Long-duration aspirations
The 200-megawatt project is first on the docket, but Navajo Power has grand ambitions for massive clean energy capacity in the region. Longer-term, the founders want to augment solar production with 5 gigawatts of long-duration storage, which would unlock clean energy on demand, instead of just when the sun is shining.
That will require tapping a set of up-and-coming technologies that promise to deliver many more hours of storage duration than the lithium-ion batteries on the market today. Such tools remain niche but have attracted significant investment in the past year as market applications come into view.
“Navajo Generating Station has been the battery of the West,” delivering the electricity the region needed to grow, Rosen said. “Let’s continue powering the West but figure out how to maximize the economics for communities and for the Nation.”
That’s something that hasn’t always followed from the history of energy development on and around the reservation.
Navajo lands absorbed coal plant pollution as the power it generated supported booming economies in the Sun Belt. The wealth never seemed to trickle down to the Navajo community, even though the Nation’s finances became tangled up in the continued operations of the power plant. The Navajo Transitional Energy Co. tried to buy the plant to keep the economic engine running when its owners planned to shut it down, but the deal fell through.
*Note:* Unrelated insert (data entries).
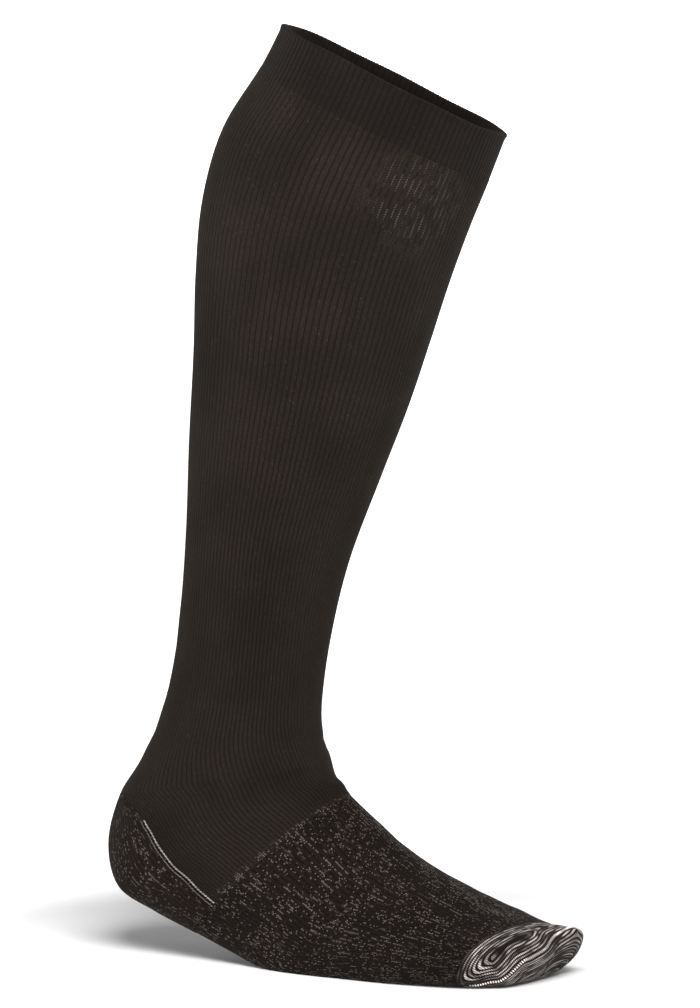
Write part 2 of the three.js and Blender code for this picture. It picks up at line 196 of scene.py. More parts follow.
def skin(s, degrees):
    """Points of the outer surface in millimetres.

    s counts sections, and degrees go from the front over the outer side.
    """
    s, degrees = np.broadcast_arrays(np.asarray(s, float), np.asarray(degrees, float))
    angle = np.radians(degrees)
    cos, sin = np.cos(angle), np.sin(angle)
    box = np.where(cos > 0, along("top_box", s), along("sole_box", s))
    reach = (np.abs(cos) ** box + np.abs(sin) ** box) ** (-1 / box)
    across = sin * reach
    forward = cos * reach + along("widest", s) * across**2
    y = -across * np.where(sin > 0, along("outer", s), along("inner", s))
    front_x, front_z, back_x, back_z = (along(c, s) for c in SECTION_COLUMNS[:4])
    half_x, half_z = front_x - back_x, front_z - back_z
    x = (front_x + back_x + half_x * forward) / 2 + along("skew", s) * y
    z = (front_z + back_z + half_z * forward) / 2 + along("roll", s) * y
    out = np.stack([half_x * cos, -sin * np.hypot(half_x, half_z), half_z * cos], -1)
    out /= np.linalg.norm(out, axis=-1, keepdims=True)
    point = np.stack([x, y, z], -1) + out * fold_height(FOLDS, s, degrees)[..., None]
    point[..., 1] += along("side", s)
    point[..., 2] = on_floor(point[..., 2])
    return point - ORIGIN


def soft_least(first, second, blend_length):
    """The smaller of two lengths, rounded where they are alike."""
    share = np.clip(0.5 + (second - first) / (2 * blend_length), 0, 1)
    return second * (1 - share) + first * share - blend_length * share * (1 - share)


def distance_to(points, line):
    """Distance of points from a line of straight steps."""
    best = np.full(points.shape[:-1], np.inf)
    for start, step in zip(line[:-1], np.diff(line, axis=0)):
        share = np.clip(((points - start) @ step) / (step @ step), 0, 1)
        best = np.minimum(best, np.linalg.norm(points - start - share[..., None] * step, axis=-1))
    return best


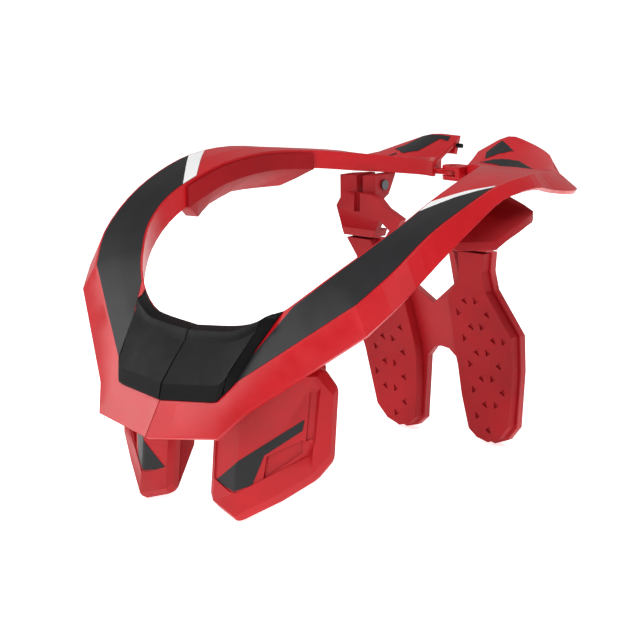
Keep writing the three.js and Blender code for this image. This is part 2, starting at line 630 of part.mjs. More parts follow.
function hingeBlock() {
  const high = hingeTop - hingeBottom;
  const round = solidOf(bar(hingeRadius, high, 'z', point(hingeX, hingeY, hingeBottom)));
  const body = solidOf(block(point(hingeX, hingeY - hingeRadius, hingeBottom),
    point(hingeX + blockLength, hingeY + hingeRadius, hingeTop)));
  const slot = solidOf(block(point(hingeX - 2 * hingeRadius, hingeY - 2 * hingeRadius, tongueLow - gap),
    point(hingeX + eyeRadius + gap, hingeY + 2 * hingeRadius, tongueLow + tongueThick + gap)));
  return geometryOf(round.add(body).subtract(slot).subtract(hingeBore).add(solidOf(tenon(0))));
}

function tongue() {
  const webX = -hornX * halfWidth;
  const eye = solidOf(bar(eyeRadius, tongueThick, 'z', point(hingeX, hingeY, tongueLow)));
  const arm = solidOf(block(point(webX - webThick, hingeY - eyeRadius / 2, tongueLow),
    point(hingeX, hingeY + eyeRadius / 2, tongueLow + tongueThick)));
  const web = solidOf(block(point(webX - webThick, hingeY - webFront, tongueLow),
    point(webX, hingeY + hingeRadius, hingeTop + collarWall / 2)));
  return eye.add(arm).subtract(hingeBore).add(web);
}

function tenonSocket() {
  const x = hingeX + blockLength + webSpace;
  const y = hingeY + tenonFront;
  const web = solidOf(block(point(x, y - webBorder, tongueLow - webBorder),
    point(x + webThick, y + tenonDepth + webBorder, hingeTop + 0.4 * collarWall)));
  return web.subtract(solidOf(tenon(gap)));
}

// The hard half of one side, with the arm to its chest plate
function frameSolid(side) {
  const grownPlate = solidOf(chestSlab(-chestTurn, chestTurn + chestPlateThick + gap, 0));
  const half = solidOf(collarHalf(side)).add(solidOf(chestArm(0)).subtract(grownPlate));
  if (side === 'right') return solidOf(mirrored(geometryOf(half))).add(tongue());
  return half.add(lug()).add(tenonSocket());
}

const foamFront = chestPlateThick + gap;
const foamSpace = block(point(0, noseY, chestFoamLow),
  point(chestInner + chestFoamReach * chestWidth, rearY, rimHeight));
const armNotch = block(
  point(chestArmX - gap, chestArmY - chestTurn, chestArmLow - gap),
  point(chestArmX + chestArmWidth + gap, chestArmY + chestTurn, chestArmHigh + gap));
const leftPieces = {
  front_pad: [frontPad(collarSections('left')), padBlack],
  shoulder_pad: [shoulderPad(collarSections('left')), darkRed],
  chest_plate: [chestSlab(0, chestPlateThick, chestBevel), red],
  chest_foam: [geometryOf(solidOf(chestSlab(foamFront, chestFoamThick, 0, chestFoamRise))
    .subtract(solidOf(armNotch)).intersect(solidOf(foamSpace))), darkRed],
  back_pad: [backPad(), darkRed],
  pivot_screw: [pivotScrew(), screwGrey],
};

const brace = new THREE.Group();
brace.add(mesh('left_frame', geometryOf(frameSolid('left')), red));
brace.add(mesh('right_frame', geometryOf(frameSolid('right')), red));
for (const [name, [geometry, look]] of Object.entries(leftPieces)) {
  brace.add(mesh(`left_${name}`, geometry, look));
  brace.add(mesh(`right_${name}`, mirrored(geometry), look));
}
brace.add(mesh('back_strut', strutBody(), red));
brace.add(mesh('hinge_block', hingeBlock(), red));
brace.add(mesh('hinge_pin', bar(hingePinRadius, hingeTop - hingeBottom - 2 * gap, 'z',
  point(hingeX, hingeY, hingeBottom + gap)), screwGrey));
brace.add(mesh('rear_bumper', bar(bumperRadius, bumperLength, 'x',
  collarPoint(-hornX, bumperPlace.y, bumperPlace.z).add(point(gap, 0, 0))), padBlack));

// The whole is centred on the floor
const bounds = new THREE.Box3().setFromObject(brace);
const middle = bounds.getCenter(point(0, 0, 0));
for (const body of brace.children) body.geometry.translate(-middle.x, -middle.y, -bounds.min.z);

export default brace;
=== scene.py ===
import math

import bmesh
import bpy
from mathutils import Matrix, Vector
from mathutils.bvhtree import BVHTree
from mathutils.geometry import delaunay_2d_cdt, interpolate_bezier


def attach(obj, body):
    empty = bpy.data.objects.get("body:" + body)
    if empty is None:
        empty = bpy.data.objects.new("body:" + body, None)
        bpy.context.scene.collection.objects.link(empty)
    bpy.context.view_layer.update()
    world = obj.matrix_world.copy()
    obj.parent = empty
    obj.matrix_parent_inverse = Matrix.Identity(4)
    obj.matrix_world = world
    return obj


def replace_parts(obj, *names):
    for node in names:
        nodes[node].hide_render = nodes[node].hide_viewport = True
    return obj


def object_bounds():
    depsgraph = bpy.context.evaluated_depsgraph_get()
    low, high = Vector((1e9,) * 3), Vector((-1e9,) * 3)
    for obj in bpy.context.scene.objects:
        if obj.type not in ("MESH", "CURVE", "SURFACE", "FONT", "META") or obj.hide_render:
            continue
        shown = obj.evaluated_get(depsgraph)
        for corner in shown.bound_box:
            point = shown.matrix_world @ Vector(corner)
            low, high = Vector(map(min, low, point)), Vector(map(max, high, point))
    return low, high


# Motocross neck brace. Lengths in metres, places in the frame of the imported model:
# +X is the wearer's left, -Y the way the wearer faces, and the floor is at z = 0.
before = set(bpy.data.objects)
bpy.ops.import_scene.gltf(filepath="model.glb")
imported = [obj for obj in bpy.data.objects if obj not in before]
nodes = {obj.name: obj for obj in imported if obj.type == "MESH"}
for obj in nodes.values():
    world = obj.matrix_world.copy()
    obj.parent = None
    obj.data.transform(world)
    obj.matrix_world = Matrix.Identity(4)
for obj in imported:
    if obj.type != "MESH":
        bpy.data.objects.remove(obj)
cadBox = [[float(v) for v in corner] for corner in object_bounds()]
scene = bpy.context.scene
mm = 0.001
sides = {"left": 1, "right": -1}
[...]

Navajo Power addresses this history by rooting its operations firmly in the community it aims to serve. Members of the company include Clara Pratte, former chief of staff of the Navajo Nation, and Chris Deschene, who led the tribal program for the Department of Energy under President Barack Obama.
“They’re so used to rhetoric and getting pitched on various different things that it’s difficult to believe these things could happen to them,” Isaac said of the communities he works with. “That’s what we’re trying to show with these projects.”